Bay View Campground – Camp along the shore of Lake Superior at one of the 20 rustic sites at Bay View Campground. Each site has plenty of tree cover and privacy, and includes a fire pit and a picnic table. Sites start at $16/night, find out more at https://www.fs.usda.gov/recarea/hiawatha/recreation/.
Pendills Creek National Fish Hatchery – Since 1951, this hatchery has produced and stocked lake trout. Pendills Creek National Fish Hatchery produces up to 1 million lake trout yearlings each year, stocking them in Lake Michigan and Lake Huron. “The visiting public is encouraged to stop in to view the Visitor Lobby in the main hatchery building and walk through the fish production building located at the facility.
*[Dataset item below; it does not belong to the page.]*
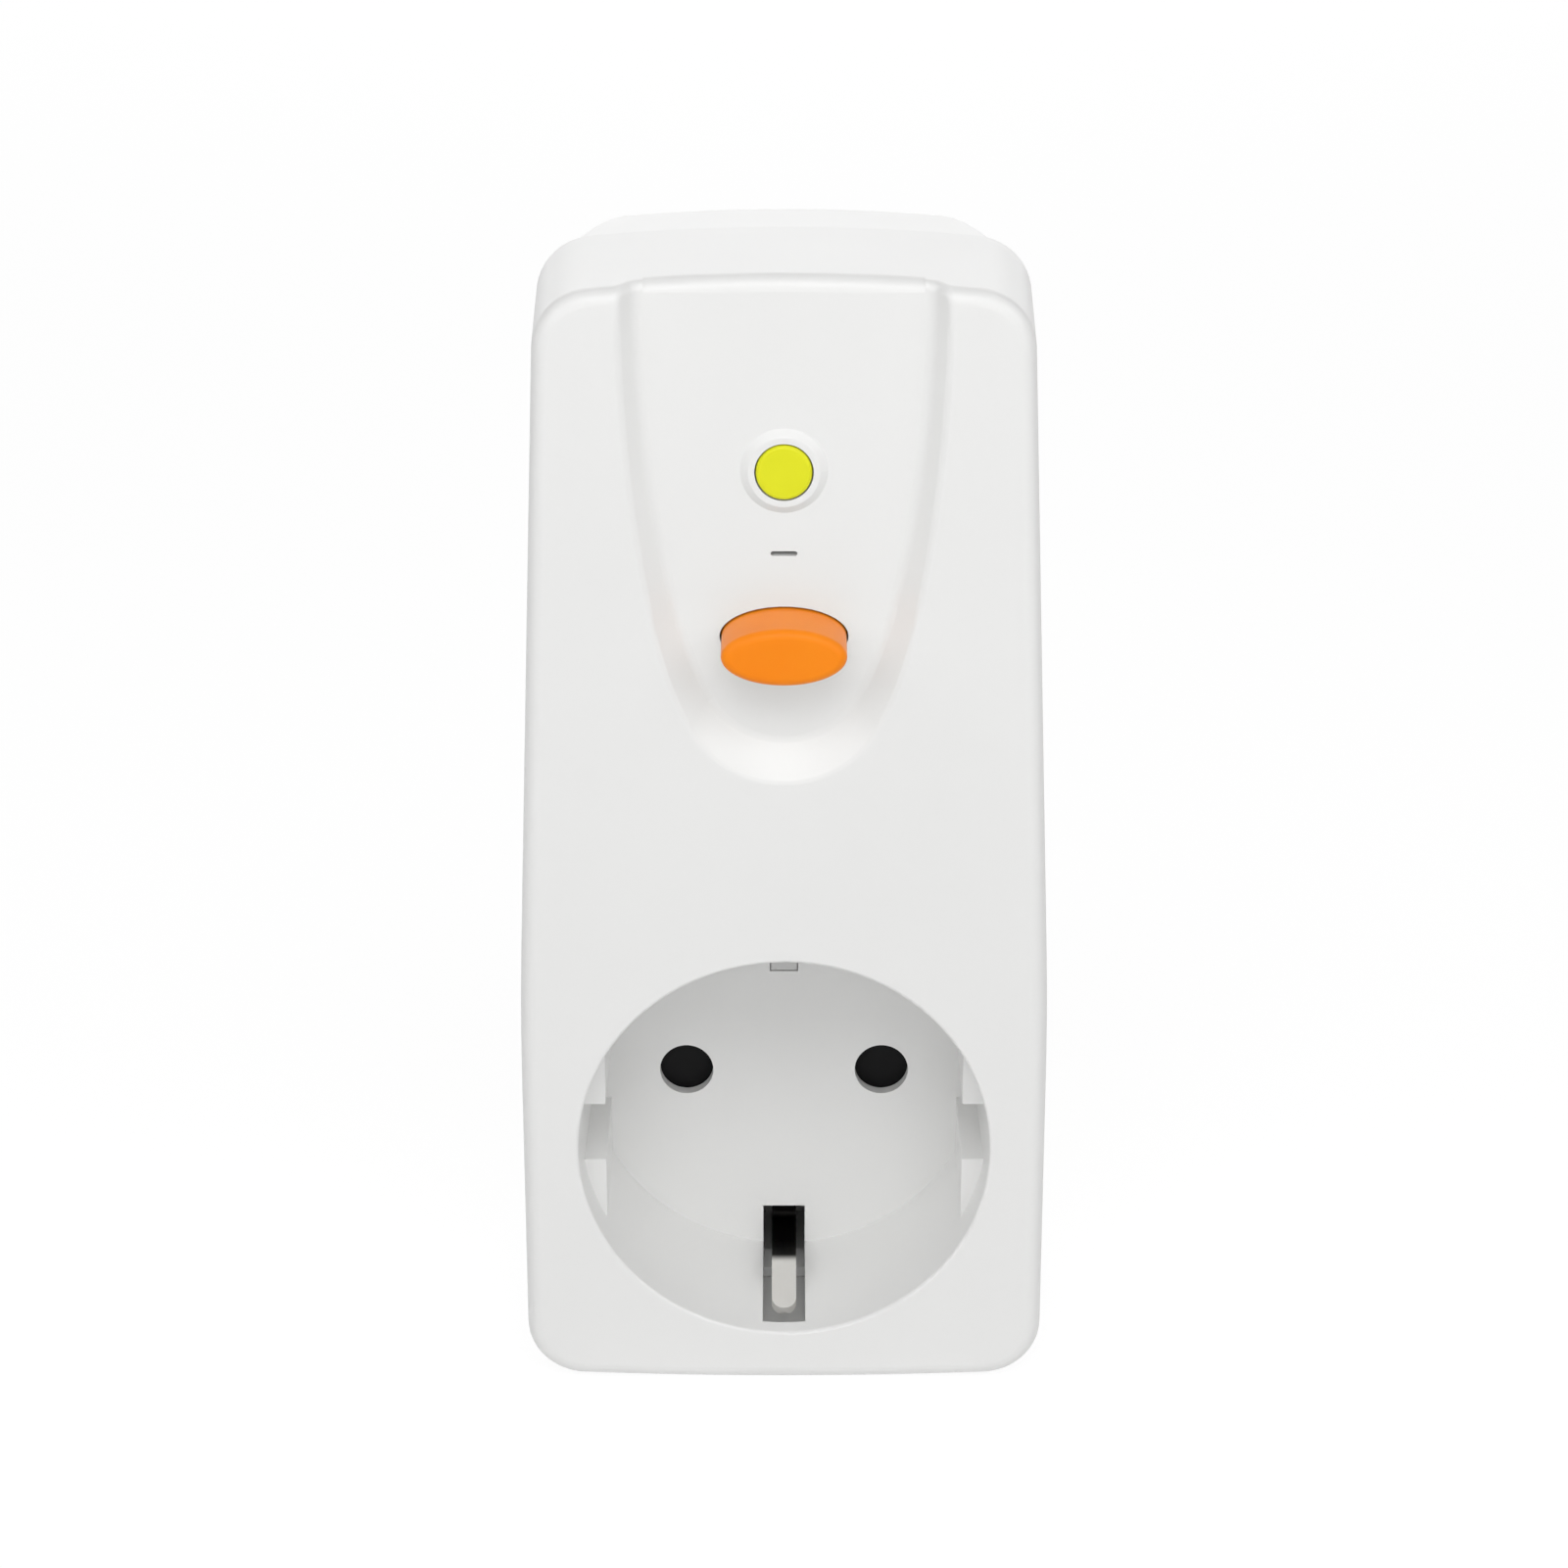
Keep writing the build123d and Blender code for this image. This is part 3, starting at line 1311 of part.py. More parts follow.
# Trip lever: a hub with a hook in front and a fork behind, over the plunger's disc
with BuildPart() as latch_lever:
    with BuildSketch(Plane.YZ):
        with Locations((lever_pivot_y, lever_pivot_z)):
            Circle(lever_hub_radius)
        hook_left = lever_hook_y - lever_hook_thick / 2
        with Locations(((hook_left + lever_pivot_y) / 2, lever_pivot_z)):
            Rectangle(lever_pivot_y - hook_left, lever_arm_thick)
        hook_low = fin_z + tooth_height + part_gap
        hook_high = lever_pivot_z + lever_arm_thick / 2
        with Locations((lever_hook_y, (hook_low + hook_high) / 2)):
            Rectangle(lever_hook_thick, hook_high - hook_low)
    extrude(amount=lever_half_x, both=True)
    prong_low = plunger_low_z + plunger_disc_thick + prong_rise
    prong_high = prong_low + lever_arm_thick
    fork_half = prong_inner + prong_width
    add(block((-fork_half, fork_half), (lever_pivot_y + fork_root, prong_end_y), (prong_low, prong_high)))
    fork_y = (plunger_y - prong_inner, prong_end_y + lap)
    add(block((-prong_inner, prong_inner), fork_y, (prong_low - lap, prong_high + lap)), mode=Mode.SUBTRACT)
    with BuildSketch(Plane.YZ.offset(-fork_half)):
        with Locations((lever_pivot_y, lever_pivot_z)):
            Circle(lever_pin_radius + pivot_gap)
    extrude(amount=2 * fork_half, mode=Mode.SUBTRACT)

latch_lever.part.label = "latch_lever"
export_step(latch_lever.part, "parts/latch_lever.step")

with BuildPart() as latch_pin:
    with BuildSketch(Plane.YZ.offset(-lever_pin_half)):
        with Locations((lever_pivot_y, lever_pivot_z)):
            Circle(lever_pin_radius)
    extrude(amount=2 * lever_pin_half)

latch_pin.part.label = "latch_pin"
export_step(latch_pin.part, "parts/latch_pin.step")

# Latch bracket: a foot on the board and two ears that hold the pin
with BuildPart() as latch_bracket:
    foot_z = (bracket_foot_low_z, bracket_foot_high_z)
    add(block((-lever_pin_half, lever_pin_half), (board_y - bracket_foot_thick, board_y), foot_z))
    ear_y = (lever_pivot_y - ear_reach, board_y)
    ear_z = (lever_pivot_z - ear_half_z, lever_pivot_z + ear_half_z)
    add(block((lever_pin_half - ear_thick, lever_pin_half), ear_y, ear_z))
    add(block((-lever_pin_half, ear_thick - lever_pin_half), ear_y, ear_z))
    add(latch_pin.part, mode=Mode.SUBTRACT)

latch_bracket.part.label = "latch_bracket"
export_step(latch_bracket.part, "parts/latch_bracket.step")

# Electromagnet: plunger, bobbin, winding, yoke and pole piece, all round one vertical axis
with BuildPart() as trip_plunger:
    add(ring(plunger_low_z, plunger_high_z, plunger_radius))
    add(ring(plunger_low_z, plunger_low_z + plunger_disc_thick, plunger_disc_radius))
    spring_bore = ring(trip_bore_low_z, plunger_high_z + lap, trip_spring_radius + trip_bore_gap)
    add(spring_bore, mode=Mode.SUBTRACT)

trip_plunger.part.label = "trip_plunger"
export_step(trip_plunger.part, "parts/trip_plunger.step")

with BuildPart() as coil_bobbin:
    add(ring(coil_low, coil_high, coil_bore + bobbin_wall, coil_bore))
    add(ring(coil_low, coil_low + bobbin_flange, bobbin_radius, coil_bore))
    add(ring(coil_high - bobbin_flange, coil_high, bobbin_radius, coil_bore))

coil_bobbin.part.label = "coil_bobbin"
export_step(coil_bobbin.part, "parts/coil_bobbin.step")

with BuildPart() as coil_winding:
    add(ring(coil_low + bobbin_flange, coil_high - bobbin_flange, winding_radius, coil_bore + bobbin_wall))

coil_winding.part.label = "coil_winding"
export_step(coil_winding.part, "parts/coil_winding.step")

with BuildPart() as magnet_yoke:
    add(block((-yoke_half_x, yoke_half_x), (yoke_front_y, board_y), (yoke_low_z, yoke_high_z)))
    yoke_inner_x = yoke_half_x - yoke_thick
    opening_y = (yoke_front_y - lap, board_y + lap)
    add(block((-yoke_inner_x, yoke_inner_x), opening_y, (coil_low, coil_high)), mode=Mode.SUBTRACT)
    add(ring(yoke_low_z - lap, coil_low + lap, coil_bore), mode=Mode.SUBTRACT)
    add(ring(coil_high - lap, yoke_high_z + lap, coil_bore), mode=Mode.SUBTRACT)

magnet_yoke.part.label = "magnet_yoke"
export_step(magnet_yoke.part, "parts/magnet_yoke.step")

with BuildPart() as pole_piece:
    add(ring(coil_high - pole_length, yoke_high_z, coil_bore))

pole_piece.part.label = "pole_piece"
export_step(pole_piece.part, "parts/pole_piece.step")

with BuildPart() as trip_spring:
    trip_spring_low_z = trip_bore_low_z + trip_spring_wire + trip_bottom_gap
    trip_spring_high_z = coil_high - pole_length - trip_spring_wire - trip_top_gap
    add(
        coil_spring(
            (0, plunger_y, trip_spring_low_z),
            (0, 0, 1),
            trip_spring_radius,
            trip_spring_wire,
            trip_spring_pitch,
            trip_spring_high_z - trip_spring_low_z,
        )
    )

trip_spring.part.label = "trip_spring"
export_step(trip_spring.part, "parts/trip_spring.step")

# Components on the board
with BuildPart() as varistor:
    with BuildSketch(Plane.YZ.offset(varistor_left_x)):
        with Locations((board_y - varistor_rise, varistor_z)):
            Circle(varistor_radius)
    extrude(amount=varistor_thick)
    rims = varistor.edges().filter_by(GeomType.CIRCLE)
    fillet(rims, radius=varistor_rounding)
    leg_x = varistor_left_x + varistor_thick / 2
    for z in (varistor_z - varistor_leg_half_span, varistor_z + varistor_leg_half_span):
        add(cylinder_along_y(leg_x, z, varistor_wire, board_y - varistor_leg_length, board_y))

varistor.part.label = "varistor"
export_step(varistor.part, "parts/varistor.step")

with BuildPart() as film_capacitor:
    add(block(capacitor_x, (board_y - capacitor_height, board_y), capacitor_z))
    fillet(film_capacitor.edges().filter_by(Axis.Y), radius=capacitor_rounding)

film_capacitor.part.label = "film_capacitor"
export_step(film_capacitor.part, "parts/film_capacitor.step")

with BuildPart() as trip_chip:
    chip_y = (board_y - chip_height, board_y - chip_stand_off)
    chip_z = (chip_mid_z - chip_half_z, chip_mid_z + chip_half_z)
    add(block((-chip_half_x, chip_half_x), chip_y, chip_z))
    legs_z = (chip_mid_z - chip_half_z - chip_leg_out, chip_mid_z + chip_half_z + chip_leg_out)
    for step in (-1.5, -0.5, 0.5, 1.5):
        x = step * chip_leg_pitch
        add(block((x - chip_leg_half_x, x + chip_leg_half_x), (board_y - chip_leg_height, board_y), legs_z))

trip_chip.part.label = "trip_chip"
export_step(trip_chip.part, "parts/trip_chip.step")

# Thyristor in a round case with one flat side, on three legs
with BuildPart() as thyristor:
    with BuildSketch(plane_at(board_y - thyristor_stand_off)):
        with Locations((thyristor_x, thyristor_z)):
            Circle(thyristor_radius)
        with Locations((thyristor_x, thyristor_z - thyristor_flat_z)):
            Rectangle(2 * thyristor_radius + 2 * thyristor_wire, thyristor_flat_cut, mode=Mode.SUBTRACT)
    extrude(amount=thyristor_height)
    for x in (thyristor_x - thyristor_leg_pitch, thyristor_x, thyristor_x + thyristor_leg_pitch):
        leg_start_y = board_y - thyristor_stand_off - part_gap
        add(cylinder_along_y(x, thyristor_z, thyristor_wire, leg_start_y, board_y))

thyristor.part.label = "thyristor"
export_step(thyristor.part, "parts/thyristor.step")
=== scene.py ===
import bpy
import json
from math import pi, radians
from mathutils import Matrix, Vector


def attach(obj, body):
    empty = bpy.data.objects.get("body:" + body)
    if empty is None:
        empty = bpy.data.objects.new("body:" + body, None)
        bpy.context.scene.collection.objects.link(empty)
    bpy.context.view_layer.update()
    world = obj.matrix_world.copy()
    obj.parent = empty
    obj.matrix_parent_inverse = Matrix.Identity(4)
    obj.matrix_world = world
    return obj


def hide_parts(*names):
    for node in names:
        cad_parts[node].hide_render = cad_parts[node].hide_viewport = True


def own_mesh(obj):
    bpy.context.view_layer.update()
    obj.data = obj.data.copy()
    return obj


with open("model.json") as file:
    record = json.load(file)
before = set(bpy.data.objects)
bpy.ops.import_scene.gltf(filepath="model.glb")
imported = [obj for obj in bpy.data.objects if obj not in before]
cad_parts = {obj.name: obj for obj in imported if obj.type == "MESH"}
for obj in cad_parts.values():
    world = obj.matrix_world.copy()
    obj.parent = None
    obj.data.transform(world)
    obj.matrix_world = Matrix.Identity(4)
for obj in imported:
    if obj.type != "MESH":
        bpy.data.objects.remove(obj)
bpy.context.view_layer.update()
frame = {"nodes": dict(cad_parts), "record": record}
nodes = frame["nodes"]
mm = 0.001
bpy.ops.object.select_all(action="DESELECT")
print("frame loaded,", len(nodes), "nodes")


# Materials

def toLinear(hexColour):
    channels = [int(hexColour[i:i + 2], 16) / 255 for i in (1, 3, 5)]
    return [c / 12.92 if c <= 0.04045 else ((c + 0.055) / 1.055) ** 2.4 for c in channels] + [1.0]


def addNode(tree, kind, settings=None, inputs=None, links=None):
    node = tree.nodes.new(kind)
    for name, value in (settings or {}).items():
        setattr(node, name, value)
    for name, value in (inputs or {}).items():
        node.inputs[name].default_value = value
    for name, socket in (links or {}).items():
        tree.links.new(socket, node.inputs[name])
    return node


def newMaterial(name):
    material = bpy.data.materials.new(name)
    material.use_nodes = True
    tree = material.node_tree
    tree.nodes.clear()
    surface = addNode(tree, "ShaderNodeBsdfPrincipled")
    addNode(tree, "ShaderNodeOutputMaterial", links={"Surface": surface.outputs[0]})
    coords = addNode(tree, "ShaderNodeTexCoord")
    return material, tree, surface, coords.outputs["Object"]


def perMetre(sizeInMm):
    # a Noise or Voronoi scale that gives features of this size
    return 1.0 / (sizeInMm * mm)


# what all moulded plastics share
plasticSkin = {"glossSpread": 0.03, "grainDepthMm": 0.02, "lightReachMm": (0.9, 0.8, 0.7)}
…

When you arrive at the hatchery, a visitor’s parking lot will be to your left with an informational kiosk about our program. Depending on the time of year, you can see lake trout eggs, fry, fingerlings, yearlings, or display brood fish. Follow the signs to the visitor’s lobby inside the brick building for tours of our grounds. Public beach access to Lake Superior is across the road of the hatchery. ”
Naomikong Overlook/North Country Trail – This stop is a two-fer, with an overlook that has great views of Lake Superior and a hiking trail that leads down to miles of unspoiled shoreline. The North Country Trail crosses the byway here, and leads to the west while other trails lead to the east and Naomikong Point. This is one of the most popular hiking segments in the eastern Upper Peninsula.
The Shallows Day Use Area – An obvious favorite for its shallow waters and sandy beach, this day use area offers views for miles on Lake Superior. An informational sign here offers a glimpse at the fluctuation of lake water levels over time.
Bark Dock Day Use Area – The last stop on the byway before reaching M-123, Bark Dock is located near a spot where hemlock bark was gathered and shipped to Sault Ste. Marie for use in tanning. The informational sign here also dives into the history of fishing Lake Superior (mostly for whitefish), which dates back to the first Native Americans who resided here.